Feelings have a way of sneaking up on us in the most inopportune of moments. Like when you’re going to lunch with your co-workers and realize it’s a restaurant you used to frequent with your aunt and you start crying in your car. Then you get there and consider texting that you can’t make it because you just need a <expletive> minute. But they’re all waiting for you. You’re already late, so you rally and go in.

My nephew has this move that I love. His parents taught him to shake it off when he would fall or whatever as a toddler. To ward off tears when he was fine, they’d tell him to shake it off. He’d literally shake his little body and move on with his day. He’s big now. He’s 5 and he still does it. Only now he often adds an, “I’m OK.” Which reminds me of this minion video that you should watch 5,000 times because it’s hilarious and will make you happy.

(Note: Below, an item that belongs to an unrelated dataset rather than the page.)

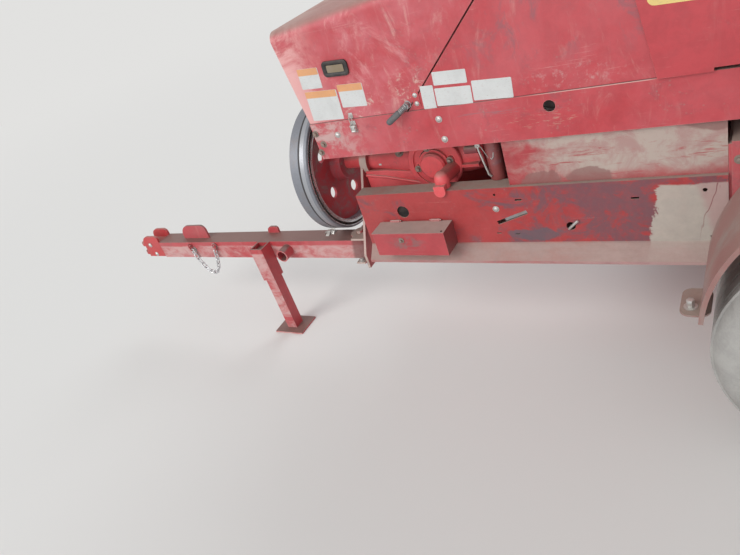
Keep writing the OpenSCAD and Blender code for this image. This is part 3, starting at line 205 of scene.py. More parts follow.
class Shader:
    """One material being built from nodes."""

    def __init__(self, name, owner=None):
        self.material = owner or bpy.data.materials.new(name)
        self.material.use_nodes = True
        self.tree = self.material.node_tree
        self.tree.nodes.clear()

    def node(self, kind, options=None, values=None, output=0):
        """A new node with its options and input values, as one of its outputs."""
        made = self.tree.nodes.new(kind)
        for key, value in (options or {}).items():
            setattr(made, key, value)
        for key, value in (values or {}).items():
            socket = made.inputs[key]
            if isinstance(value, Socket):
                self.tree.links.new(value.socket, socket)
            else:
                socket.default_value = value
        return Socket(self, made.outputs[output]) if len(made.outputs) else made

    def place(self, stretch=(1, 1, 1), shift=(0, 0, 0), turn=(0, 0, 0)):
        """Object coordinates, turned, scaled along each axis and shifted."""
        where = self.node("ShaderNodeTexCoord", output="Object")
        return self.node("ShaderNodeMapping", values={
            "Vector": where, "Scale": stretch, "Location": shift, "Rotation": turn})

    def axes(self, vector):
        """The three numbers of a vector."""
        split = self.tree.nodes.new("ShaderNodeSeparateXYZ")
        self.tree.links.new(vector.socket, split.inputs[0])
        return [Socket(self, output) for output in split.outputs]

    def length(self, vector):
        """How long a vector is."""
        return self.node("ShaderNodeVectorMath", {"operation": "LENGTH"}, {0: vector}, output="Value")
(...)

I keep trying to shake it off and say, “I’m OK,” but things just keep coming up for me lately. I’m talking emotionally. I’m not constantly falling down.

I think most weeks I could handle driving to Applebee’s without crying. Not all, but most. But the last couple of weeks have left me feeling emotional and vulnerable.

It’s been impossible for me to shake off the endless recounts of sexual misconduct that have been filling the airwaves, our Twitter feeds, and our lunch conversations. Even harder is listening to people justify actions that hurt others.

After lunch, my team went shopping. We were putting together gift bags for women in homeless shelters this Christmas. Walking down the toiletries aisle and trying to imagine what I would want if I were in that situation totally got me out of my own head. I thought about how luxurious some nice face wash and warm socks would feel if my whole life was turned upside down.

On this week when all the feelings seem extra powerful, doing that one nice thing for someone who could really use it felt that much more impactful to me.